* _The problem_
Locate every line that holds the string "axes" and copy it.
== Recorded data ==
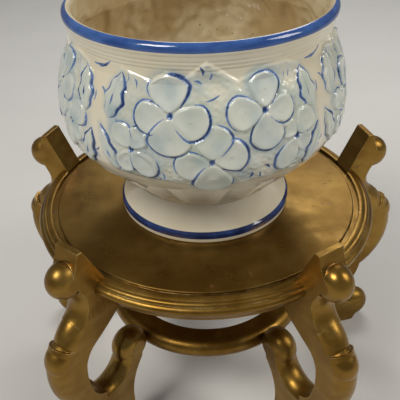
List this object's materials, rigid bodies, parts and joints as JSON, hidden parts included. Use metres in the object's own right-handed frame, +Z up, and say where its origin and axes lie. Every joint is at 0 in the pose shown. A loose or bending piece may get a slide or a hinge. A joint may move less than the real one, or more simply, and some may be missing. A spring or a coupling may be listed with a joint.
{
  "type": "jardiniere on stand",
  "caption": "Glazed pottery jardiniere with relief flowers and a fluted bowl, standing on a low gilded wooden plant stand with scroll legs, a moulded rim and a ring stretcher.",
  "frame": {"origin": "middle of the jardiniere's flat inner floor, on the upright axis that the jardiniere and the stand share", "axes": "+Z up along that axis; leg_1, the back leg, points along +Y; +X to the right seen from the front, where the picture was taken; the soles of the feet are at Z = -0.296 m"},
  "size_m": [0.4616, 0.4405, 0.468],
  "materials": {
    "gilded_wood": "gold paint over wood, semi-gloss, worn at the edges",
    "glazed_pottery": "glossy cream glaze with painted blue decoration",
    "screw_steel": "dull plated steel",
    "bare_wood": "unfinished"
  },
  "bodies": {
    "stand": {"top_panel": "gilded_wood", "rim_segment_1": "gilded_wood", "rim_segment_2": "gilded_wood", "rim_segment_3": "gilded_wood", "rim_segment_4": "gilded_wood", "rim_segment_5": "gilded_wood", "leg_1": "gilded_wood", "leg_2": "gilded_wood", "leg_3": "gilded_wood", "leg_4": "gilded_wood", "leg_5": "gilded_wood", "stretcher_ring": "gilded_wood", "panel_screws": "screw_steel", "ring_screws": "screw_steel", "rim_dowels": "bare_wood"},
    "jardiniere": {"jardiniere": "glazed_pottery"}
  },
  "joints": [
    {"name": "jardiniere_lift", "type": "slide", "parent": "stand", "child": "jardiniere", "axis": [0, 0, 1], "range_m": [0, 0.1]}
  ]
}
===
* _Answer in full_
List this object's materials, rigid bodies, parts and joints as JSON, hidden parts included. Use metres in the object's own right-handed frame, +Z up, and say where its origin and axes lie. Every joint is at 0 in the pose shown. A loose or bending piece may get a slide or a hinge. A joint may move less than the real one, or more simply, and some may be missing. A spring or a coupling may be listed with a joint.
  "frame": {"origin": "middle of the jardiniere's flat inner floor, on the upright axis that the jardiniere and the stand share", "axes": "+Z up along that axis; leg_1, the back leg, points along +Y; +X to the right seen from the front, where the picture was taken; the soles of the feet are at Z = -0.296 m"},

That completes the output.